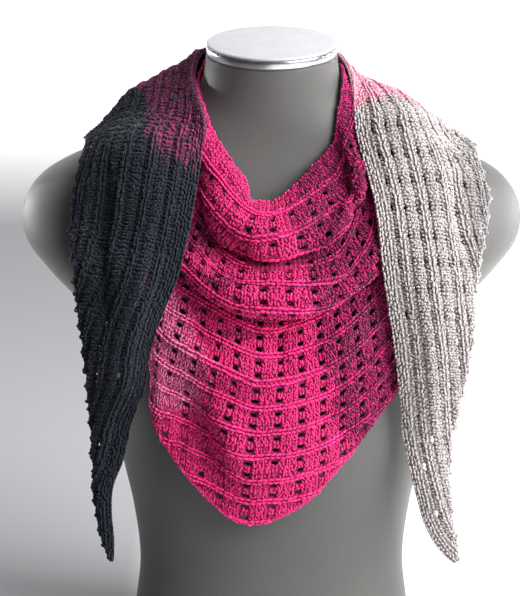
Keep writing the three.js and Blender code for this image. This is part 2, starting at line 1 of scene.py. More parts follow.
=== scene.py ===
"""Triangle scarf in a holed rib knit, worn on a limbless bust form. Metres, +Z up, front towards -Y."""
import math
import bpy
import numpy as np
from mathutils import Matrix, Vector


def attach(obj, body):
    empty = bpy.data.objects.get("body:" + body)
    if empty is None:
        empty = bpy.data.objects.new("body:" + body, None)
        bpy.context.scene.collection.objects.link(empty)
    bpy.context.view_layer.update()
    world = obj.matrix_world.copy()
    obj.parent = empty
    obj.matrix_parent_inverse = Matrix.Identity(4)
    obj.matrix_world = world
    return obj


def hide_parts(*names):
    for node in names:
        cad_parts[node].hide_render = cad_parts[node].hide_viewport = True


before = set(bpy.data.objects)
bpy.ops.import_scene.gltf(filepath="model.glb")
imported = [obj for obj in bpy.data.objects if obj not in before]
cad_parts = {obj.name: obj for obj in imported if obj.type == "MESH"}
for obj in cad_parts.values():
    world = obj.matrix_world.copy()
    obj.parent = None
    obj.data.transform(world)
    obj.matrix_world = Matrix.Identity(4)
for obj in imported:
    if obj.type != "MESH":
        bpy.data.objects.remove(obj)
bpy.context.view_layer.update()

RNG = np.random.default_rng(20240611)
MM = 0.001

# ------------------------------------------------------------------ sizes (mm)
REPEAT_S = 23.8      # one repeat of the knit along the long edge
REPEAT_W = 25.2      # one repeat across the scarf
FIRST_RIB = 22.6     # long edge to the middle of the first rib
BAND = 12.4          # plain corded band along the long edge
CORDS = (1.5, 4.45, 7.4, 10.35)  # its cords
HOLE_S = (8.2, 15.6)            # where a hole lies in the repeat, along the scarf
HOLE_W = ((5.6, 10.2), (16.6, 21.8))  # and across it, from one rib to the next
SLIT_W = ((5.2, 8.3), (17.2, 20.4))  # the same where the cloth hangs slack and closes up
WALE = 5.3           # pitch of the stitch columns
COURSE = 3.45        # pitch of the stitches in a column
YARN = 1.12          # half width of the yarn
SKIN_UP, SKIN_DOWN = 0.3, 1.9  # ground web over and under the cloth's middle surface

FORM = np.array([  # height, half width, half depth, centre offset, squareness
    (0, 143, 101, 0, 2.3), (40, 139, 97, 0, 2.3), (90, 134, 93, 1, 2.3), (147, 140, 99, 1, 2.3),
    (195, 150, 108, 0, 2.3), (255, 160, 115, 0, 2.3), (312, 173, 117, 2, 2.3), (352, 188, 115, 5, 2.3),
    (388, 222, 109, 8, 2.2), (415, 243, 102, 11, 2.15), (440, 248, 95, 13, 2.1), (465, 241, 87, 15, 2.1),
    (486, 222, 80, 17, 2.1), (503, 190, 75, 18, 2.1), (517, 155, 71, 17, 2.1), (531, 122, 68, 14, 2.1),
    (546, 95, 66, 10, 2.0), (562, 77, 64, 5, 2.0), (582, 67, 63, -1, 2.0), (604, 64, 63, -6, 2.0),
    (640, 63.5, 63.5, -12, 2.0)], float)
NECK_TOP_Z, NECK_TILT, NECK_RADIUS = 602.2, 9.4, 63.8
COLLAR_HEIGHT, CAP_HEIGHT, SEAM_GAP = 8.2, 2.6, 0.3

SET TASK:
Pick out all lines from the data above in which the word "node" appears.

RESULT:
    for node in names:
        cad_parts[node].hide_render = cad_parts[node].hide_viewport = True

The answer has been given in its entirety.